Vince Lombardi said that only perfect practice makes perfect. That’s something that needs to be truly understood and appreciated. A lot of us know how it’s like to practice, but not every one of us is practicing the right way.
Finding The Right Training Aids
I remember when I was intrigued by learning how to ride an electric unicycle. It was novel to me, and I viewed it as a challenge. I started learning it the only way I knew how to – by trying to ride it. I went to a flat, open area, and gave it my best. It was a tedious, tiresome process. I spent 20 minutes each time, every few days, just continually falling and feeling very frustrated. After over a week, I didn’t get much further along my learning journey.
The breakthrough came when I was walking back home one day. Suddenly, I realised that the corridor leading to my apartment was just wide enough for me with both my arms outstretched. It was a perfect place to learn how to ride an electric unicycle. It was almost like training wheels on a bicycle. Within the day, I was able to get my balance. After 2 more sessions, I was able to be very comfortable on an electric unicycle.
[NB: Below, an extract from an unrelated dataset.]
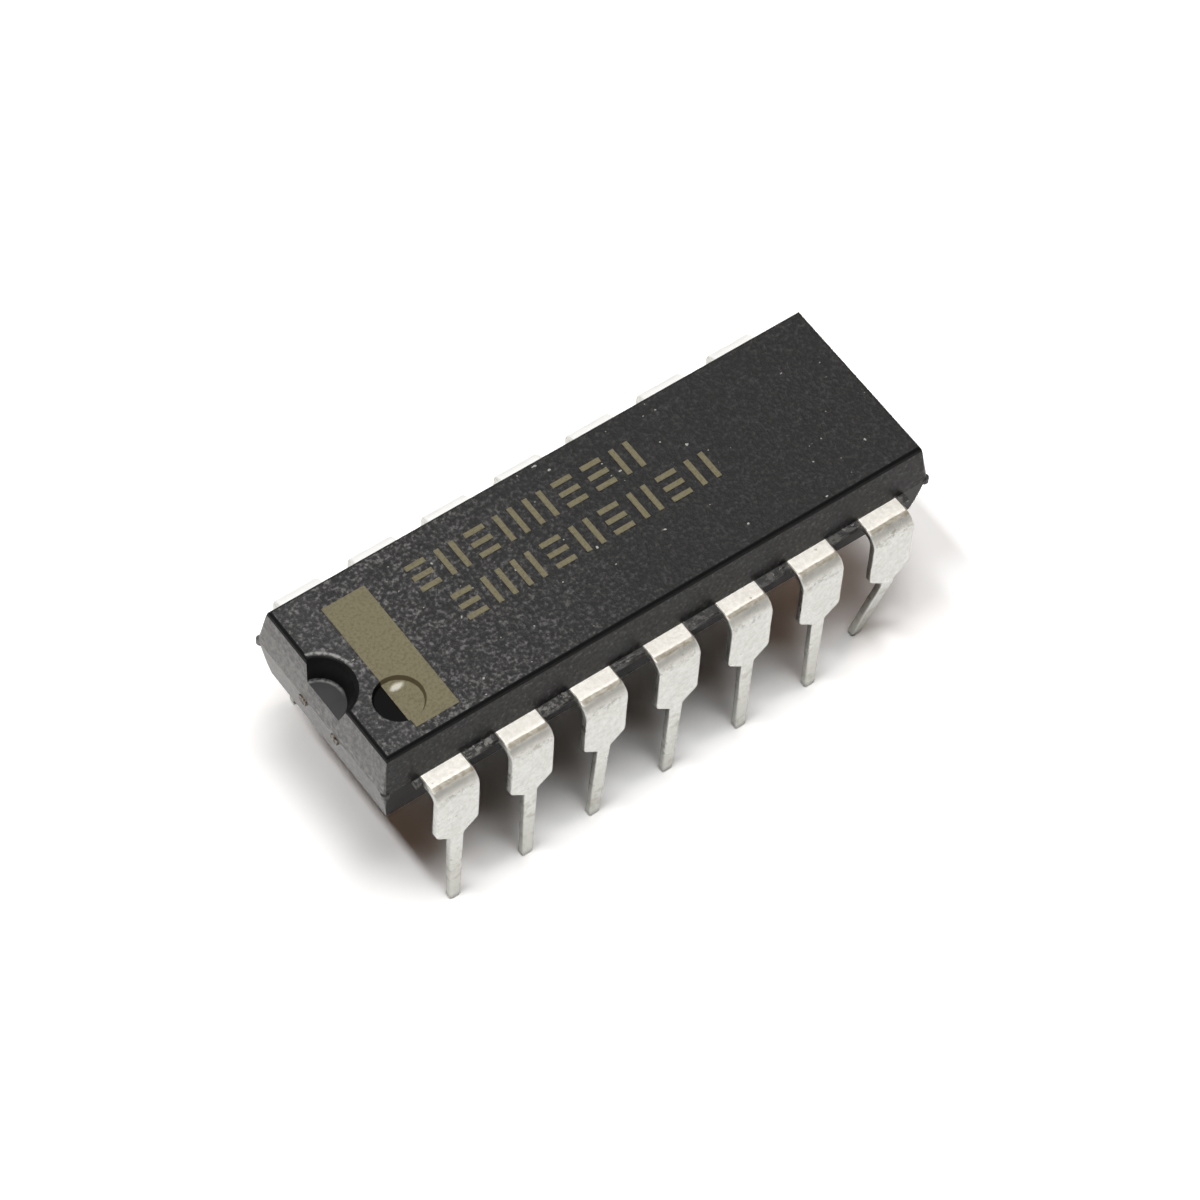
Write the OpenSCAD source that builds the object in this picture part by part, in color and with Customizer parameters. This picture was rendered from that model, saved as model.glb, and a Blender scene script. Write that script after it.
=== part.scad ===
// Fourteen-lead plastic dual in-line integrated circuit, in millimetres.
// X runs along the package from the notched end, Y across it, Z up; the lead tips stand on Z = 0.
// Lead 1 is at the notched end of the near (-Y) row, and the numbers run anticlockwise from above.
// Lead 7 is bent and leads 3 and 4 lean a little, as on a chip that has been handled.

/* [Package] */
// Distance from one lead to the next along a row
pitch = 2.54; // [2.4:0.01:2.7]
// Resin beyond half a pitch outside the last lead, at each end
end_margin = 0.635; // [0.5:0.005:0.9]
// Width of the moulded body at its parting line
body_w = 6.35; // [6.1:0.05:7]
// Thickness of the moulded body
body_h = 3.25; // [3:0.05:3.6]
// Share of the body's thickness that lies above the parting line
upper_share = 0.445; // [0.4:0.005:0.55]
// Draft of the body's side walls, in degrees
draft = 10.5; // [6:0.5:14]
// Radius along the top and bottom edges
edge_r = 0.12; // [0.05:0.01:0.2]
// Radius of the body's upright corners
corner_r = 0.22; // [0.1:0.02:0.4]

/* [Notch and dimple] */
// Radius of the index notch under its rounded rim
notch_r = 1.0; // [0.85:0.05:1.3]
// Radius of the index notch at its floor
notch_floor_r = 0.78; // [0.5:0.02:0.84]
// Depth of the index notch
notch_depth = 0.75; // [0.4:0.05:1]
// Radius that rounds the notch's rim
notch_rim_r = 0.16; // [0.05:0.01:0.2]
// Diameter of the dimple beside lead 1, at the top face
dimple_d = 1.52; // [1:0.02:1.7]
// Diameter of the dimple's floor
dimple_floor_d = 1.4; // [0.9:0.02:1.6]
// Depth of the dimple
dimple_depth = 0.16; // [0.08:0.01:0.3]
// Distance of the dimple's centre from the package's notched end
dimple_inset_x = 1.65; // [1.5:0.05:2.2]
// Distance of the dimple's centre from the near side of the package
dimple_inset_y = 1.68; // [1.5:0.05:2]
// Diameter of the two ejector marks on the underside
ejector_d = 1.9; // [1:0.05:2.4]
// Depth of the ejector marks
ejector_depth = 0.08; // [0.04:0.01:0.15]
// Distance of each ejector mark from the package's middle
ejector_x = 5.6; // [4:0.1:7]

/* [Flash] */
// Thickness of the resin flash left at the parting line
flash_t = 0.19; // [0.1:0.01:0.24]
// Mean reach of the flash between the leads, out from the wall
flash_reach = 0.24; // [0.1:0.01:0.32]
// How much the flash's reach changes from gap to gap
flash_vary = 0.05; // [0:0.01:0.08]
// Radius of the flash nub on each corner
nub_r = 0.13; // [0.12:0.01:0.18]
// Distance of a nub's centre from the square corner it fills
nub_inset = 0.1; // [0.08:0.01:0.11]

/* [Leads] */
// Thickness of the lead frame's sheet
lead_t = 0.25; // [0.2:0.01:0.3]
// Width of a lead's upper blade
blade_w = 1.44; // [1.2:0.01:1.6]
// Width of a lead's narrow pin
pin_w = 0.46; // [0.42:0.01:0.56]
// Width of the pin at its tip
pin_tip_w = 0.38; // [0.34:0.01:0.42]
// Height of the body's underside above the lead tips
underside_z = 4.2; // [4.05:0.05:4.8]
// Height at which the blade starts to narrow
blade_z = 3.86; // [3.6:0.02:3.98]
// Height over which the blade narrows to the pin
taper_h = 0.42; // [0.3:0.02:0.6]
// Flat shoulder between the body's wall and the bend
shoulder = 0.415; // [0.34:0.005:0.7]
// Outer radius of the bend
bend_r = 0.5; // [0.35:0.01:0.6]
// Radius where the blade turns to its taper
blade_corner_r = 0.2; // [0.1:0.02:0.24]
// Radius where the taper meets the pin
pin_neck_r = 0.14; // [0.06:0.02:0.2]
// Radius on the corners of each pin's tip
tip_r = 0.12; // [0.04:0.01:0.16]
// Sideways lean of lead 3 at its tip
lead_3_lean = -0.18; // [-0.4:0.02:0.4]
// Sideways lean of lead 4 at its tip
lead_4_lean = -0.1; // [-0.4:0.02:0.4]
// Sideways lean of the bent lead 7 at its tip
lead_7_lean = -0.34; // [-0.5:0.02:0.4]
// Angle by which the pin of lead 7 is bent in under the body, in degrees
lead_7_bend = 11.5; // [1:0.5:25]
// Inner radius of the bend in lead 7
lead_7_bend_r = 0.6; // [0.3:0.05:1]

/* [Lead frame inside the body] */
// Clear space between the side fingers' lane and the leads' full width
anchor_gap = 0.29; // [0.2:0.01:0.4]
// Diameter of the locking hole through each anchor, filled by the resin
lock_hole_d = 0.5; // [0.3:0.02:0.6]
// Width of the inner fingers
finger_w = 0.34; // [0.26:0.01:0.36]
// Clear space between neighbouring strips of the frame
strip_gap = 0.22; // [0.18:0.01:0.24]
// Length of the die pad
pad_l = 3.6; // [2.6:0.1:4]
// Width of the die pad
pad_w = 2.5; // [2:0.05:2.6]
// Width of the stem that carries the pad at each end
stem_w = 0.4; // [0.3:0.02:0.44]
// Width of the tie bars cut off at the end walls
tie_w = 0.3; // [0.2:0.02:0.4]
// Distance of each tie bar from the package's middle line
tie_y = 0.78; // [0.6:0.02:1]
// Distance of the fork between stem and tie bars from the end wall
fork_inset = 0.95; // [0.5:0.05:1.05]
// How far a cut tie bar stands out of the end wall
tie_stub = 0.05; // [0.02:0.01:0.12]

/* [Die and wires] */
// Length of the silicon die
die_l = 1.6; // [1.2:0.05:2]
// Width of the silicon die
die_w = 1.4; // [1.1:0.05:1.7]
// Thickness of the silicon die
die_t = 0.36; // [0.25:0.01:0.5]
// Thickness of the die attach adhesive
attach_t = 0.03; // [0.02:0.005:0.06]
// Width of adhesive squeezed out round the die
attach_fillet = 0.08; // [0.04:0.01:0.15]
// Diameter of the gold bond wires
wire_d = 0.033; // [0.025:0.001:0.05]
// Diameter of the flattened ball and of the stitch at the wires' ends
bond_d = 0.09; // [0.07:0.005:0.12]
// Height of the flattened ball and of the stitch
bond_h = 0.04; // [0.03:0.005:0.05]
// Distance of the bonds from the die's edge
bond_inset = 0.13; // [0.08:0.01:0.2]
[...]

Good training aids can literally give you the boost needed to get you to the next level.
Finding The Right Coach
When I was younger, I didn’t see the value of teachers, instructors, and coaches because I felt like I could save lesson fees by learning things on my own. It was much later in my life before I realised that these people provide a very valuable service – teaching you the skills in the most effective manner.
When I decided to learn snowboarding, I went for lessons and made sure that I received good instruction by getting a good coach. It made a difference by accelerating the time it took me to learn snowboarding. Every time I practiced, my coach could look at my form and technique, and give me immediate feedback on what and how to improve.
Lessons from a good teacher are not cheap, but they save you so much time figuring things out on your own.
Focusing On The Right Skills
After I had the basics of snowboarding mastered, I wanted to learn some more advanced snowboarding techniques – namely, carving. For a few days, I just snowboarded around, with the idea that more snowboarding would improve my carving.
However, it suddenly hit me that it didn’t make any sense. General snowboarding wouldn’t improve my carving. Actually doing carves would improve my carving. When I realised that, I stopped mindlessly snowboarding and started to focus on carving.
I started watching YouTube videos on how to carve. I asked advice from people who could carve well. I actually attempted carves on my own. Gradually, all these efforts worked, and I could see improvements in my carving.
Breaking Down The Goal
In my fitness journey, I wanted to be able to perform muscle-ups. In order to do so, I worked with a fitness coach to break down the goal, and to come up with a progression training plan in order to achieve my muscle-ups.
Since I couldn’t do a muscle-up at the start, I had to start from somewhere, which was a negative muscle-up. It’s an easier motion since you’re basically just doing it in reverse. I also did regular muscle-ups, but with the aid of a resistance band. The resistance band would then be swapped out for one with increasing difficulty.
Every step of the way, my fitness coach would be there to push me further on the reps that I was doing, and also correct me on my form. After going through all the progressions, I was finally able to do a muscle-up.
Most goals that you have may seem daunting, but break it up into smaller chunks, and suddenly it seems much more manageable.
Stop Mindless Practicing
Anders Ericsson, a professor of Psychology at Florida State University, spent over 30 years in studying experts in different fields and finding out how they got to be so good at what they do. He found that the secret is deliberate practice.
Being more mindful when you practice allows you to spot the mistakes that you’re making and constantly think of ways to improve. If you aren’t mindful of this, then all that practice does is to reinforce the same errors that you’re making over and over again.
A lot of times, improving means you have to force yourself to do something unfamiliar, which means you have to actively choose to leave your comfort zone. Prod, experiment, challenge, read, ask, tinker, and do whatever it takes to deliberately improve.